__EXERCISE AIM__. Return the line containing "Write part 2 of", the line containing "place(tube, label, bottom)", and every line between them, exactly as they stand. Output nothing else.

__TASK INPUT__.
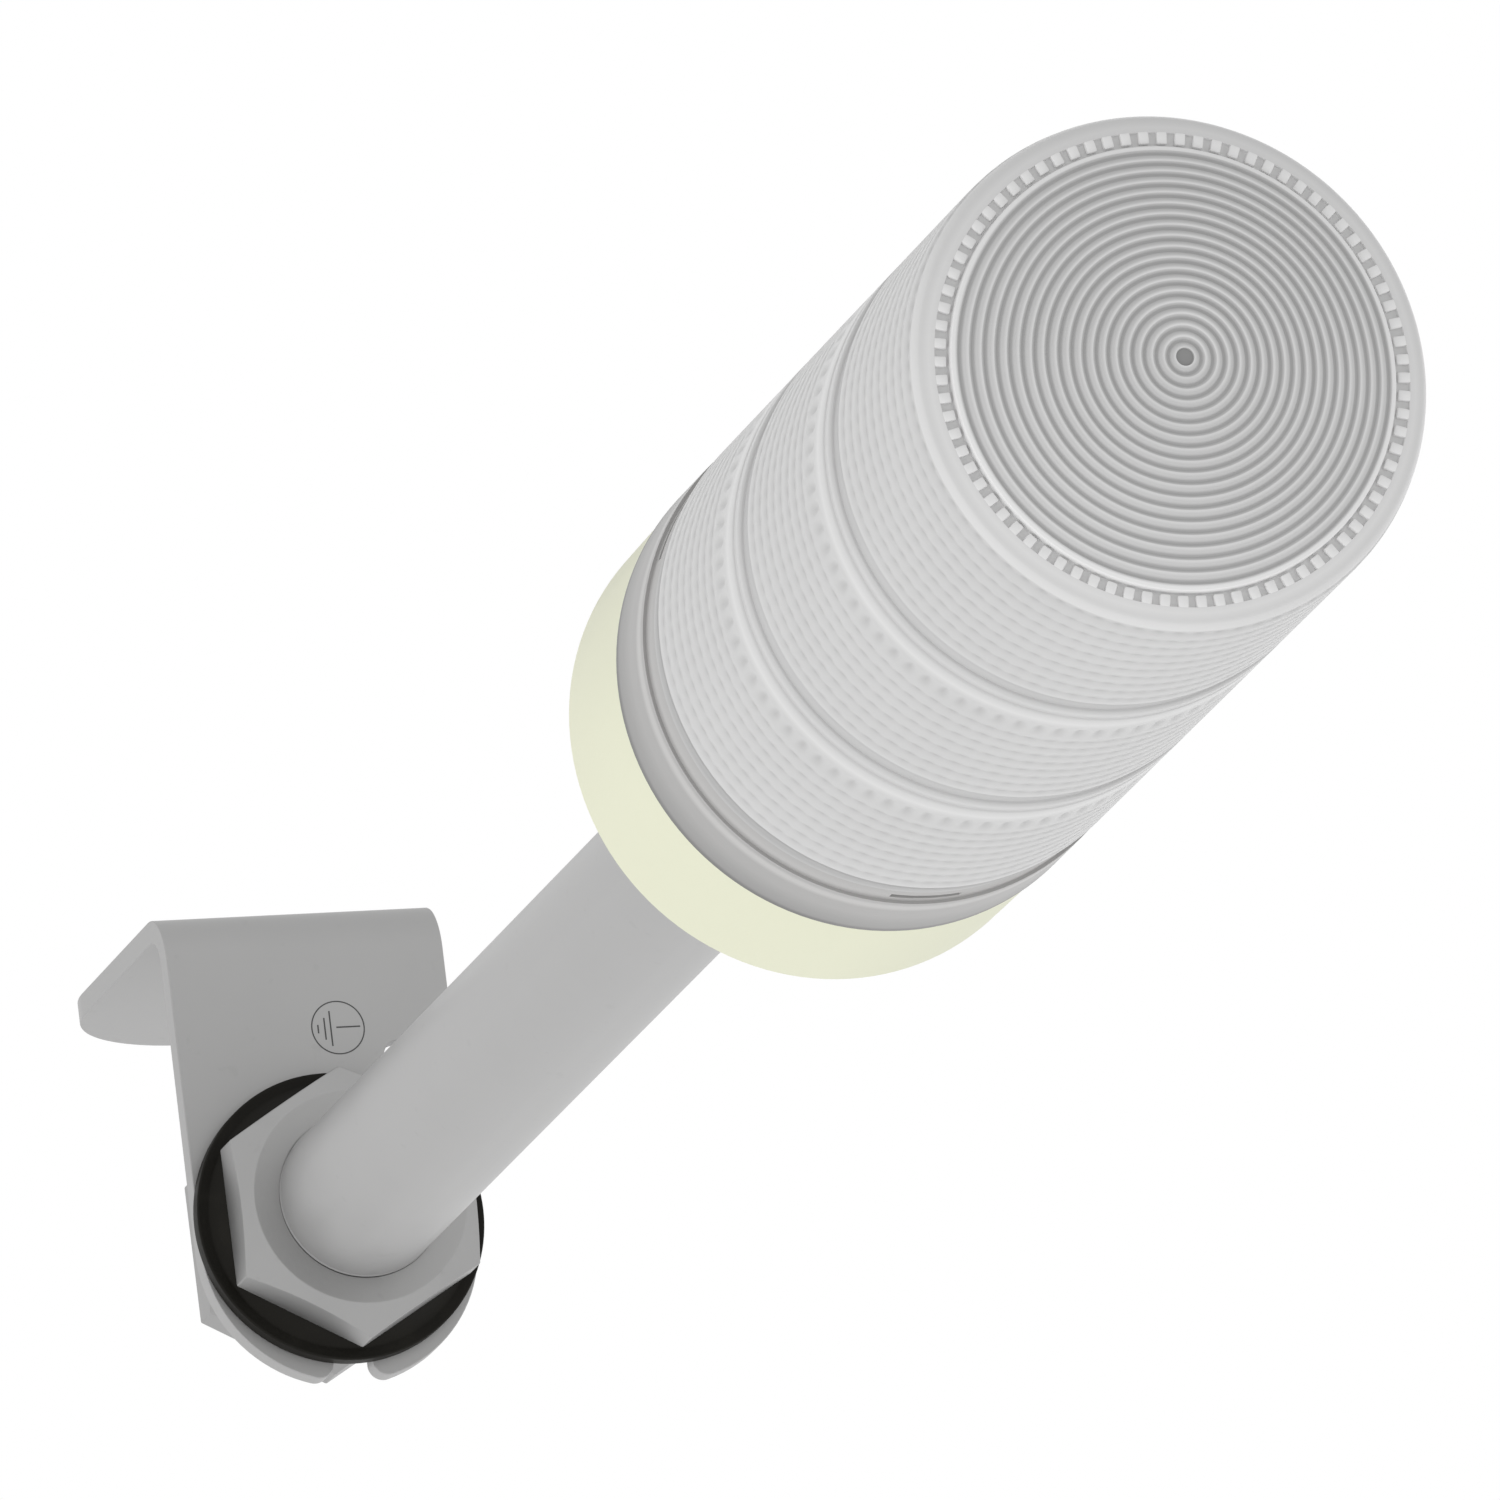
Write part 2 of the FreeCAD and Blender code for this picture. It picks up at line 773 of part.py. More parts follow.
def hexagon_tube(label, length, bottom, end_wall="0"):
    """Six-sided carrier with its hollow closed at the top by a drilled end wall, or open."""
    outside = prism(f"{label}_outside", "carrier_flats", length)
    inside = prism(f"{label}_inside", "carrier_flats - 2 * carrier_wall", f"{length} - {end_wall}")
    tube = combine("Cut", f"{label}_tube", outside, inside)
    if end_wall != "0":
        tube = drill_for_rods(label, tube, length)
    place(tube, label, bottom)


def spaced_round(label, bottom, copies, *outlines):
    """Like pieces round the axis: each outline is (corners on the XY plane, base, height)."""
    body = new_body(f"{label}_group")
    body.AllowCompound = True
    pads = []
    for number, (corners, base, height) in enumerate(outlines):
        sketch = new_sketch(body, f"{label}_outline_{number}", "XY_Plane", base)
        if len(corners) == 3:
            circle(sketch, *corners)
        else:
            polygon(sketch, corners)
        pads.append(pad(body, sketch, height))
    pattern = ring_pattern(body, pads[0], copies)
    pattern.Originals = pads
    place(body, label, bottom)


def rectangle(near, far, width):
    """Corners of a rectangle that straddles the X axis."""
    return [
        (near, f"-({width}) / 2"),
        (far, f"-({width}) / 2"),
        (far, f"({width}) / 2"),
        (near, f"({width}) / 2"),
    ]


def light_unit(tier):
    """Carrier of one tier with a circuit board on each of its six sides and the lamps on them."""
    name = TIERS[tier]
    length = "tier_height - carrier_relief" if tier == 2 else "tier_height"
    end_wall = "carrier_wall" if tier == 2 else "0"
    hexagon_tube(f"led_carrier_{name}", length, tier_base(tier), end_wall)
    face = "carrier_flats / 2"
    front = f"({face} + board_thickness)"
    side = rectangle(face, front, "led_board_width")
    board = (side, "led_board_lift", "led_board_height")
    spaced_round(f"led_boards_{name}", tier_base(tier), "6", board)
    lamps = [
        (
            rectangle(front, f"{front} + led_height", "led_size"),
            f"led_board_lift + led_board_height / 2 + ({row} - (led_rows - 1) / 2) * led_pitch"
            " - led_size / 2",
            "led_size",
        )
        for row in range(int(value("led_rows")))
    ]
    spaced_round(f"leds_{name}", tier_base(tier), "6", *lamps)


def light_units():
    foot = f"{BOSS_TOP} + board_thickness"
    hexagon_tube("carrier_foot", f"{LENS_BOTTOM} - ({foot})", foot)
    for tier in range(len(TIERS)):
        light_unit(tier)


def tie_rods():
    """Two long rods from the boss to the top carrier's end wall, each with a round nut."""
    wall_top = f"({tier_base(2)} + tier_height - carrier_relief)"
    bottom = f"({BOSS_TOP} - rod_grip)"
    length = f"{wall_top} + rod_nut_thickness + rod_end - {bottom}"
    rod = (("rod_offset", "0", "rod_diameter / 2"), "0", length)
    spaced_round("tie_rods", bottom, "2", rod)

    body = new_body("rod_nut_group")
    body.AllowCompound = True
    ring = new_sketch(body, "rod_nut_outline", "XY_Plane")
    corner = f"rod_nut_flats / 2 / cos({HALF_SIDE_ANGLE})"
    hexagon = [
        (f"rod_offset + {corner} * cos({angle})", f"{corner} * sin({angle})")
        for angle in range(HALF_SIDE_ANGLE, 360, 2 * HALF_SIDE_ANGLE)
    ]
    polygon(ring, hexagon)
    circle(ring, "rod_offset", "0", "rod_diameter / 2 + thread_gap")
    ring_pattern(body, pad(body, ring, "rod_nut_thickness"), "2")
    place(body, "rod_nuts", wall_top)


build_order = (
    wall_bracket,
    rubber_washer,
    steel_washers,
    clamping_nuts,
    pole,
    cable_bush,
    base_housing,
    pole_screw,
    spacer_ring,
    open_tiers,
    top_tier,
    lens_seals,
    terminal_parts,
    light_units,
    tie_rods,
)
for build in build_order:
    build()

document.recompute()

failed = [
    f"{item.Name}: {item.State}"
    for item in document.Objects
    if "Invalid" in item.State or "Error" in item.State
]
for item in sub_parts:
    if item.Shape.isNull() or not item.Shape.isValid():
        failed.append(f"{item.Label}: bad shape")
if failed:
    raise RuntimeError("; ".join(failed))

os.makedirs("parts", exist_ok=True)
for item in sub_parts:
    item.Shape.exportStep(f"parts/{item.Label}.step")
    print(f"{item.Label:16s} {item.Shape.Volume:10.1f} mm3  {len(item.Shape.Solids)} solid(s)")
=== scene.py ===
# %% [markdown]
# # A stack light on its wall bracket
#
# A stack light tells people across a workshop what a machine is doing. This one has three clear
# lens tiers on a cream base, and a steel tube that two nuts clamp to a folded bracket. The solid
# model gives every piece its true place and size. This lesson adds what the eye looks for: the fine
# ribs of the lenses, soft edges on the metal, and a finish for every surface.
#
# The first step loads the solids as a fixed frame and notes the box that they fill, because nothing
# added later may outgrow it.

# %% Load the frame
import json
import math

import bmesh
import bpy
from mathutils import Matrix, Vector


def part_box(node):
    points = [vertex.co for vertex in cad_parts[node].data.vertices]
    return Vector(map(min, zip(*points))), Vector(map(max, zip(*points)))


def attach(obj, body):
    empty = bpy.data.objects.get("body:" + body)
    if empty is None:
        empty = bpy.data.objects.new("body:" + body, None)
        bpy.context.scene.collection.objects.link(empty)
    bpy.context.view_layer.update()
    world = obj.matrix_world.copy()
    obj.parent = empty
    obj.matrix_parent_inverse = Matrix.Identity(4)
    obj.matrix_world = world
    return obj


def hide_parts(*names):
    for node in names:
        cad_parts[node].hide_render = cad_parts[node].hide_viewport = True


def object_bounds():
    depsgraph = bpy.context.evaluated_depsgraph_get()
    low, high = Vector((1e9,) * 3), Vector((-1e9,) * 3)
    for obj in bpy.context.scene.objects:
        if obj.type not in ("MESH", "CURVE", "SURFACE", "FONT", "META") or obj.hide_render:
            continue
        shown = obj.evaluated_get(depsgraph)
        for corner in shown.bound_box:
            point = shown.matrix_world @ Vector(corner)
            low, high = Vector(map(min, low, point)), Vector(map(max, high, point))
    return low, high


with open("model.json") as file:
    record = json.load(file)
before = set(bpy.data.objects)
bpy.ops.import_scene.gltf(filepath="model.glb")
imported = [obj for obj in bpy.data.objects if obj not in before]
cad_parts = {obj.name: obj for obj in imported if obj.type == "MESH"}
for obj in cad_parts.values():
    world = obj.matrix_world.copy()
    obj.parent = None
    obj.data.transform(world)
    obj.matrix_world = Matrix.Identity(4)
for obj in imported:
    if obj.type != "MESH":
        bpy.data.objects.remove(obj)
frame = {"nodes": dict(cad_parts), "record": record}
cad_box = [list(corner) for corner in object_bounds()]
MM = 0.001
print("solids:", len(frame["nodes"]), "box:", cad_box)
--
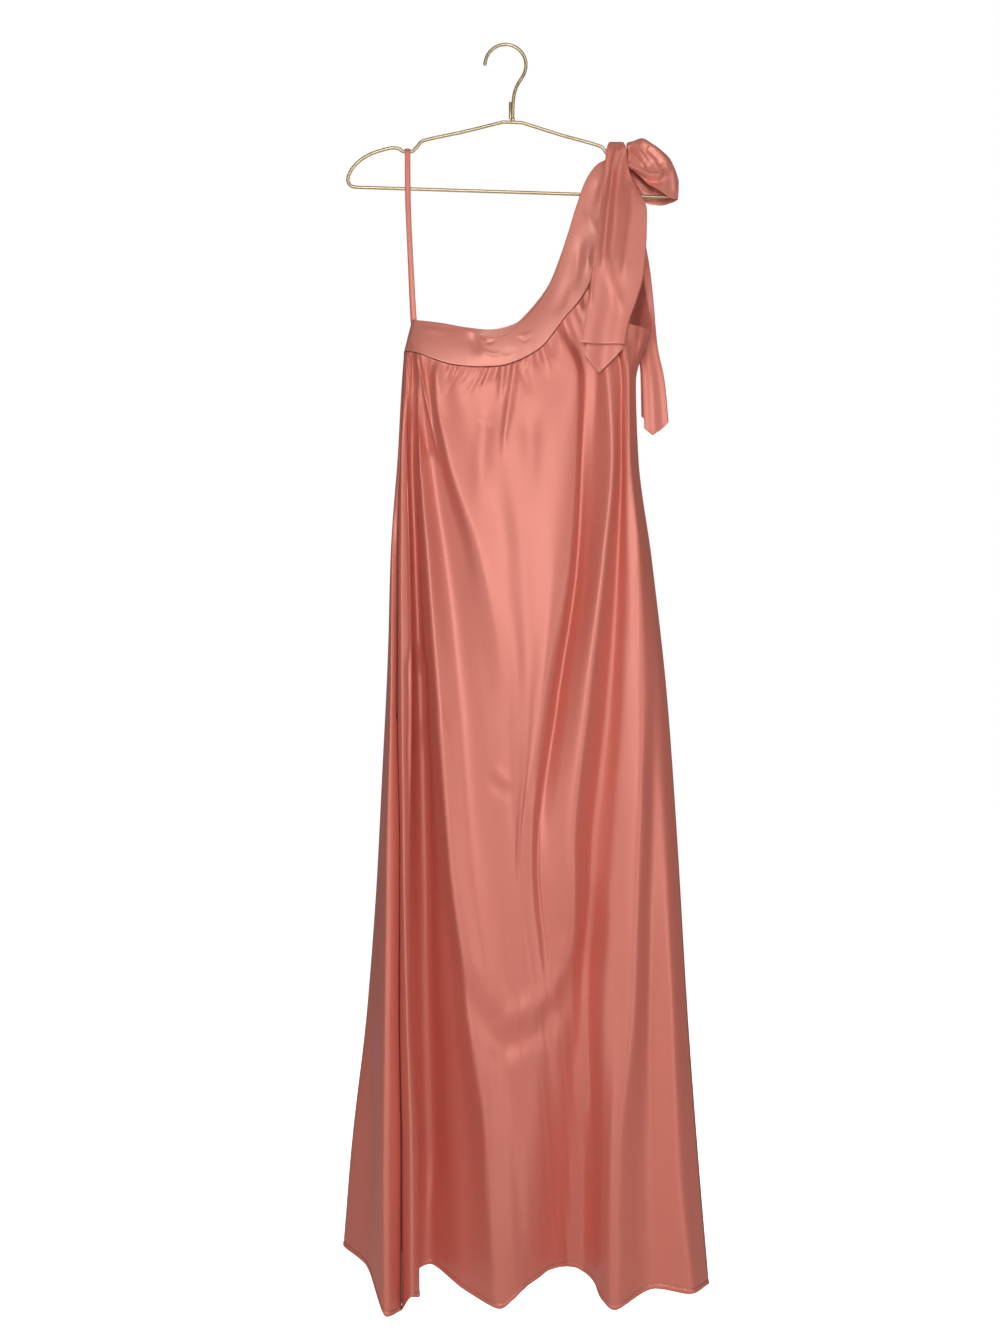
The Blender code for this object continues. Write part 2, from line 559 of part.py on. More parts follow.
* * *
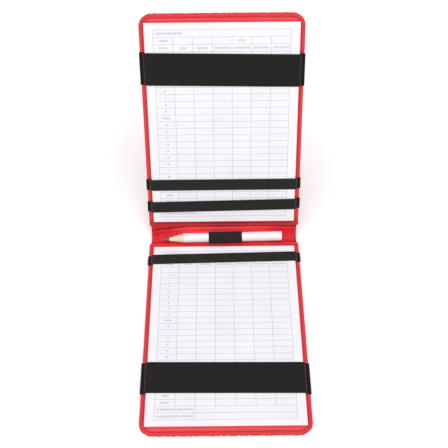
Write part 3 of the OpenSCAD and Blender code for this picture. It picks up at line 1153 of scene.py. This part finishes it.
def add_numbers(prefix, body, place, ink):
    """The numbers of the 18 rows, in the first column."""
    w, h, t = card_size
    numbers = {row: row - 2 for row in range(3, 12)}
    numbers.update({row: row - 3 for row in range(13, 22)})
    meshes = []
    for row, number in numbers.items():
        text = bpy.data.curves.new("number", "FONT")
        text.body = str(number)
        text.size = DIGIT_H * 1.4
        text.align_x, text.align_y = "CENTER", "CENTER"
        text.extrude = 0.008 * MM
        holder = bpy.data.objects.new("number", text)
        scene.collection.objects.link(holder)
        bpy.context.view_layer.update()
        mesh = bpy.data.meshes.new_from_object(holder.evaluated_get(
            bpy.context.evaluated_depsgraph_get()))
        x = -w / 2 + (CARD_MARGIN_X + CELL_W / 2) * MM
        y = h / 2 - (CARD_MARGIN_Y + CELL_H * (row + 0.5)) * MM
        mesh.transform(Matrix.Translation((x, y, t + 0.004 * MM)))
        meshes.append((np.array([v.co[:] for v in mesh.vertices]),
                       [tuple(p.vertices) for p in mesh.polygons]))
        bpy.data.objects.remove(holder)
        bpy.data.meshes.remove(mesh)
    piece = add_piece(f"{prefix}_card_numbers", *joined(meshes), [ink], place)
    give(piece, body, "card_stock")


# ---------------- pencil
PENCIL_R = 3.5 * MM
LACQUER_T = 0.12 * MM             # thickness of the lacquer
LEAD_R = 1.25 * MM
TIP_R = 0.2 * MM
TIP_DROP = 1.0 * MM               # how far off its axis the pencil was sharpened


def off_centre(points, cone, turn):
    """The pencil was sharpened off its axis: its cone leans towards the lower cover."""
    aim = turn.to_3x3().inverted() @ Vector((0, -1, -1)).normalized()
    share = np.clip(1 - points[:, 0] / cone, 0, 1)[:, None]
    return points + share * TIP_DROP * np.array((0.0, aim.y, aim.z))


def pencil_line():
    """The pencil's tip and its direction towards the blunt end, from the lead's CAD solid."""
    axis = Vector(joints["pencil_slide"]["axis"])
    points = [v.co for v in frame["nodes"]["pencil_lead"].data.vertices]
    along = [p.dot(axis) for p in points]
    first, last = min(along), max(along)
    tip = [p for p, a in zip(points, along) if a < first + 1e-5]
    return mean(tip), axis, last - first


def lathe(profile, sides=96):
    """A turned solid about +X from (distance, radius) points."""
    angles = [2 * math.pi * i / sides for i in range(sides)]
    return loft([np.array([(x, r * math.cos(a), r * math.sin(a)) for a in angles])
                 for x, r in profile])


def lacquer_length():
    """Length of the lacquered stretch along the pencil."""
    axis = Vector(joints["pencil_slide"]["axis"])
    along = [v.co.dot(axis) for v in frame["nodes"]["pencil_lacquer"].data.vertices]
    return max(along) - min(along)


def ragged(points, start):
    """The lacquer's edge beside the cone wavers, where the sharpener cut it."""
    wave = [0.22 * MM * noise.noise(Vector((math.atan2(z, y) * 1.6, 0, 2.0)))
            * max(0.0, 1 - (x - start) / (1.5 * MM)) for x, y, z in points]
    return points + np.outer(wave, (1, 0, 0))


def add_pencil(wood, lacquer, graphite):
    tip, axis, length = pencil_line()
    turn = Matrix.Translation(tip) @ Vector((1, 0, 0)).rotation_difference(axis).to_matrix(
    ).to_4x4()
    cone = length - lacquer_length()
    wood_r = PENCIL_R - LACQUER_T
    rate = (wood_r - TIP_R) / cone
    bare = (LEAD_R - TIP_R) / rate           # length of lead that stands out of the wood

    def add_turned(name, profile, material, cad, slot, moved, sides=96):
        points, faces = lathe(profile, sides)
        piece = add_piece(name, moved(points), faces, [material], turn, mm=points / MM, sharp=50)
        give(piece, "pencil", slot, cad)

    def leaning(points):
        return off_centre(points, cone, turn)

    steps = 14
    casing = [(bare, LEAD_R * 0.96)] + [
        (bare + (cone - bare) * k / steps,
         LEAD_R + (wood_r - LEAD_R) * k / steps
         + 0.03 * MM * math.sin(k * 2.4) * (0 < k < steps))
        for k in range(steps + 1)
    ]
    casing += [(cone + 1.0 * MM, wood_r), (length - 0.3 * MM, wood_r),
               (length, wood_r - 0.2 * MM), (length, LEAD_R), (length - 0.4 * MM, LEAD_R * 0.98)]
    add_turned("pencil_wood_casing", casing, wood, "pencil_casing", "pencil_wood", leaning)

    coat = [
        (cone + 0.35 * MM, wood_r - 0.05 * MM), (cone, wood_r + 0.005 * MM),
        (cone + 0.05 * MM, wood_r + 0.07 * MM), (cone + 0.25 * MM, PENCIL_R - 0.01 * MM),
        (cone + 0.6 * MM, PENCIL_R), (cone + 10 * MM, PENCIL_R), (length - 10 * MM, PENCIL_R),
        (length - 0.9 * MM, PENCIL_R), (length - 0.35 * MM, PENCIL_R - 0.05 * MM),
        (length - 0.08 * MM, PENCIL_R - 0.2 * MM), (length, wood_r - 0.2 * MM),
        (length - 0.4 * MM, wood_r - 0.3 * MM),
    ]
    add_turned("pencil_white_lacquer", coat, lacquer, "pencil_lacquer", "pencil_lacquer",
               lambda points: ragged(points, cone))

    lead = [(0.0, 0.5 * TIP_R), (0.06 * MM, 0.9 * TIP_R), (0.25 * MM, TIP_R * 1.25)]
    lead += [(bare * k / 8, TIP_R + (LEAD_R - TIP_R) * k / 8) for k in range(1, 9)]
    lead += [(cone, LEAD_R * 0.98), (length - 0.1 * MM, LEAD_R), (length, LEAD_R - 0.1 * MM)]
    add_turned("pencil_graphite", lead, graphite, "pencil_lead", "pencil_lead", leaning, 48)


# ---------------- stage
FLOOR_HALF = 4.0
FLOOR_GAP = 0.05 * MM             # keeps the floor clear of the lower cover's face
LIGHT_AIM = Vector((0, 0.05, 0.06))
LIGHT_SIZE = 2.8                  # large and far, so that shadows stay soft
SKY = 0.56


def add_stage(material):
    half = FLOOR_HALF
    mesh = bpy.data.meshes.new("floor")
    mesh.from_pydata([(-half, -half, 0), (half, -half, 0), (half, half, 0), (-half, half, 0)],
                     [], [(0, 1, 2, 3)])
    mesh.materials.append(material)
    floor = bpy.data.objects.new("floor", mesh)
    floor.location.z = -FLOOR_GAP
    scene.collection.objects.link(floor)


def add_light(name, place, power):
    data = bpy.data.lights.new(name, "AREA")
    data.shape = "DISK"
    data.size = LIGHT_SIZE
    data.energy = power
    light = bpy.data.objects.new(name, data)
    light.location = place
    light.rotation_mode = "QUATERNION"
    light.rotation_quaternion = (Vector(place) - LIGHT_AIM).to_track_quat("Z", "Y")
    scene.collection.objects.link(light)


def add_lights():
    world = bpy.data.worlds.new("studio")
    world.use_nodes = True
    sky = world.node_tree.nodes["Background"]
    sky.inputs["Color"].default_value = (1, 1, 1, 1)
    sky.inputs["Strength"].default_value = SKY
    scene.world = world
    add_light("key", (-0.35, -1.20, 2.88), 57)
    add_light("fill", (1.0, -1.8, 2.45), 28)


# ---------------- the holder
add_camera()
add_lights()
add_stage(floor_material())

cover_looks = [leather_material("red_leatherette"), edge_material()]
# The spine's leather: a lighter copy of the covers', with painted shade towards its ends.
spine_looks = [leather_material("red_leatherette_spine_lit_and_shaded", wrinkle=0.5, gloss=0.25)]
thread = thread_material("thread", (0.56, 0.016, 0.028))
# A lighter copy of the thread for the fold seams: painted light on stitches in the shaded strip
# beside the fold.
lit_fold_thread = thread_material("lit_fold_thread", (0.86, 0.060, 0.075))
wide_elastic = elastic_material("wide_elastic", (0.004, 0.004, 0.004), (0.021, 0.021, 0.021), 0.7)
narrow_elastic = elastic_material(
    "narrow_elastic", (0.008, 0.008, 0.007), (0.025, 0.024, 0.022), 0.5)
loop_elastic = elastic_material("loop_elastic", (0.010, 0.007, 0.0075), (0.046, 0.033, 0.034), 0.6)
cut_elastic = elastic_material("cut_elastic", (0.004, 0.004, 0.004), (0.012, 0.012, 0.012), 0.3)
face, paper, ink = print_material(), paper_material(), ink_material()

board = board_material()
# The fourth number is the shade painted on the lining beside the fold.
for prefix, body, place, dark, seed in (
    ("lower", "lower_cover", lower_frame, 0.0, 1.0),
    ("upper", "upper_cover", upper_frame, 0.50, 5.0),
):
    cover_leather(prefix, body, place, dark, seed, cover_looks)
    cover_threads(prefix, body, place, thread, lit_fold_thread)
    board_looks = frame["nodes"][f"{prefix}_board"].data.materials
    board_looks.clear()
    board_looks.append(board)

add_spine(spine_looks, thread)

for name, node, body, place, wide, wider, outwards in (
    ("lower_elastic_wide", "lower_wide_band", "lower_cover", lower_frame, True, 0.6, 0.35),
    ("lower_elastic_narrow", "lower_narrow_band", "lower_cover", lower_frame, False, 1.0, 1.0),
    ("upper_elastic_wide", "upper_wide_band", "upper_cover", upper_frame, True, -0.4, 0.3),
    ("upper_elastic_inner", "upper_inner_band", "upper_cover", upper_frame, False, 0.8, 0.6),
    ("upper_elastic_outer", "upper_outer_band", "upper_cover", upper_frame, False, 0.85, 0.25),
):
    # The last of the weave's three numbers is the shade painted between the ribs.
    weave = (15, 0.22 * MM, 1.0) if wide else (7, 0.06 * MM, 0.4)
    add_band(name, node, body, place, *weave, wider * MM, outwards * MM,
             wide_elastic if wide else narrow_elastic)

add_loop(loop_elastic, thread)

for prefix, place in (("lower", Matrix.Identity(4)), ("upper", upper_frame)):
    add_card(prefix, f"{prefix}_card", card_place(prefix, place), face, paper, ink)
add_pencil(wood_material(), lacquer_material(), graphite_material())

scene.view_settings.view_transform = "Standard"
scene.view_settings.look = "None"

__TASK RESULT__.
Write part 2 of the FreeCAD and Blender code for this picture. It picks up at line 773 of part.py. More parts follow.
def hexagon_tube(label, length, bottom, end_wall="0"):
    """Six-sided carrier with its hollow closed at the top by a drilled end wall, or open."""
    outside = prism(f"{label}_outside", "carrier_flats", length)
    inside = prism(f"{label}_inside", "carrier_flats - 2 * carrier_wall", f"{length} - {end_wall}")
    tube = combine("Cut", f"{label}_tube", outside, inside)
    if end_wall != "0":
        tube = drill_for_rods(label, tube, length)
    place(tube, label, bottom)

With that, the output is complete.